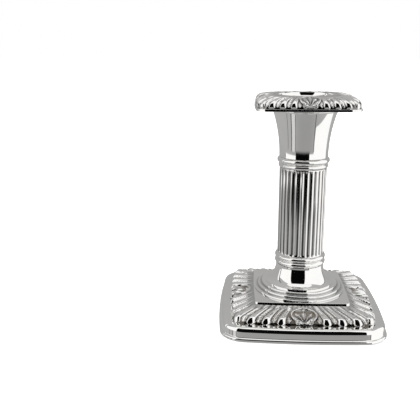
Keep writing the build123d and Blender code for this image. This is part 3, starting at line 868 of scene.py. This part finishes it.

--

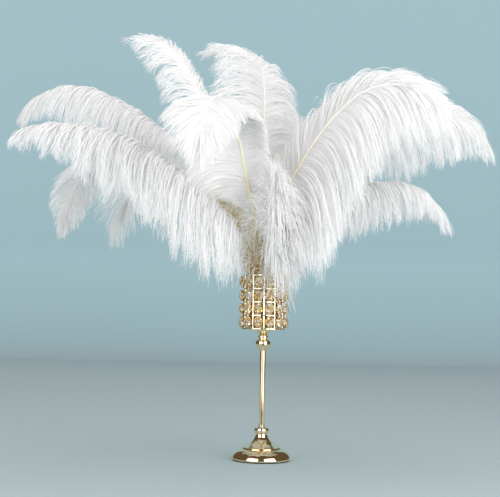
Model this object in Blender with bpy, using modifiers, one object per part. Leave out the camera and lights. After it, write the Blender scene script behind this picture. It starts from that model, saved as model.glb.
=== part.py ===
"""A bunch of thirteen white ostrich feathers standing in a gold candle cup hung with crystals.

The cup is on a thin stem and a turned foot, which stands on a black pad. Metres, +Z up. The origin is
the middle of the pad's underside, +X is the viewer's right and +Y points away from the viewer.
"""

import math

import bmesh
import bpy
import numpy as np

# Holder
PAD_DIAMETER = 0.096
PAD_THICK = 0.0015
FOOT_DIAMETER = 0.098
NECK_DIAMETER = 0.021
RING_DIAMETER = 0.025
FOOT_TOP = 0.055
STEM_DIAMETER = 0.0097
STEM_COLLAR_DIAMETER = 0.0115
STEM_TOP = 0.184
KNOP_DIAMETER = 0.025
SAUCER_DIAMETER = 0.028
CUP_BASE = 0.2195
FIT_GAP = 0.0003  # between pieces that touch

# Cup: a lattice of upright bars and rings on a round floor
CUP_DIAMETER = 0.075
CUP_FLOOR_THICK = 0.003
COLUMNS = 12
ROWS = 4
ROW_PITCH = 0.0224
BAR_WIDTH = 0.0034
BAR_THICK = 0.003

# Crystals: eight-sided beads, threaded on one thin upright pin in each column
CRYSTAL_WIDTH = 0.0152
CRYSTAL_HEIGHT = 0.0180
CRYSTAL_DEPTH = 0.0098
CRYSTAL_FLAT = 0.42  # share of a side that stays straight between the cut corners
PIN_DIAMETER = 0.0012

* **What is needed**
Write down exactly the span of lines above from the one containing "Model this object" to the one containing "import numpy as np", both ends included.

* **Exercise answer**
Model this object in Blender with bpy, using modifiers, one object per part. Leave out the camera and lights. After it, write the Blender scene script behind this picture. It starts from that model, saved as model.glb.
=== part.py ===
"""A bunch of thirteen white ostrich feathers standing in a gold candle cup hung with crystals.

The cup is on a thin stem and a turned foot, which stands on a black pad. Metres, +Z up. The origin is
the middle of the pad's underside, +X is the viewer's right and +Y points away from the viewer.
"""

import math

import bmesh
import bpy
import numpy as np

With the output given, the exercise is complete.